# Information provided
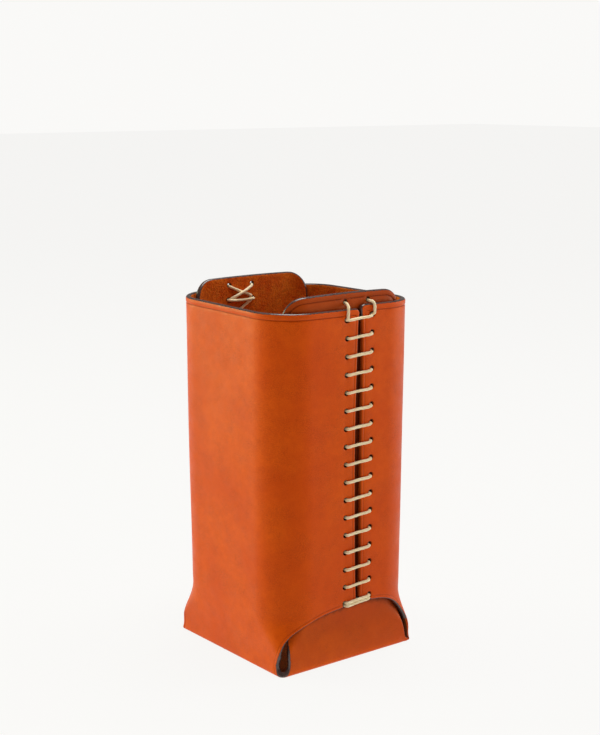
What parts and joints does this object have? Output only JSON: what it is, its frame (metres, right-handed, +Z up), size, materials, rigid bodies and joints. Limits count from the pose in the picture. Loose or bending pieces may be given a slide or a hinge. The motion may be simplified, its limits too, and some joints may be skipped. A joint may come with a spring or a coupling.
{
  "type": "pen holder cup",
  "caption": "Upright square pen cup of thick tan leather with rounded corners, two laced side seams and tongues that stand above the rim.",
  "frame": {"origin": "centre of the underside, on the surface the cup stands on", "axes": "+Z up, +X towards the right-hand laced seam, -Y towards the front panel"},
  "size_m": [0.0728, 0.0704, 0.1451],
  "materials": {
    "leather": "vegetable-tanned, smooth grain side, dark burnished edges",
    "lace": "waxed cream cord"
  },
  "bodies": {
    "root": {"base_panel": "leather", "front_panel": "leather", "back_panel": "leather", "right_tongue": "leather", "left_tongue": "leather", "right_lace": "lace", "left_lace": "lace"}
  },
  "joints": []
}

# Task to carry out
Extract the complete listing verbatim.

# Answer to the problem
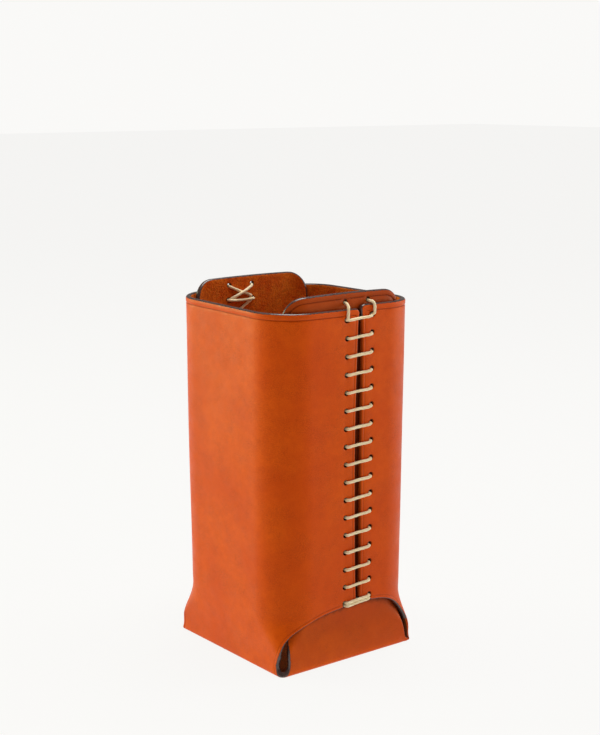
What parts and joints does this object have? Output only JSON: what it is, its frame (metres, right-handed, +Z up), size, materials, rigid bodies and joints. Limits count from the pose in the picture. Loose or bending pieces may be given a slide or a hinge. The motion may be simplified, its limits too, and some joints may be skipped. A joint may come with a spring or a coupling.
{
  "type": "pen holder cup",
  "caption": "Upright square pen cup of thick tan leather with rounded corners, two laced side seams and tongues that stand above the rim.",
  "frame": {"origin": "centre of the underside, on the surface the cup stands on", "axes": "+Z up, +X towards the right-hand laced seam, -Y towards the front panel"},
  "size_m": [0.0728, 0.0704, 0.1451],
  "materials": {
    "leather": "vegetable-tanned, smooth grain side, dark burnished edges",
    "lace": "waxed cream cord"
  },
  "bodies": {
    "root": {"base_panel": "leather", "front_panel": "leather", "back_panel": "leather", "right_tongue": "leather", "left_tongue": "leather", "right_lace": "lace", "left_lace": "lace"}
  },
  "joints": []
}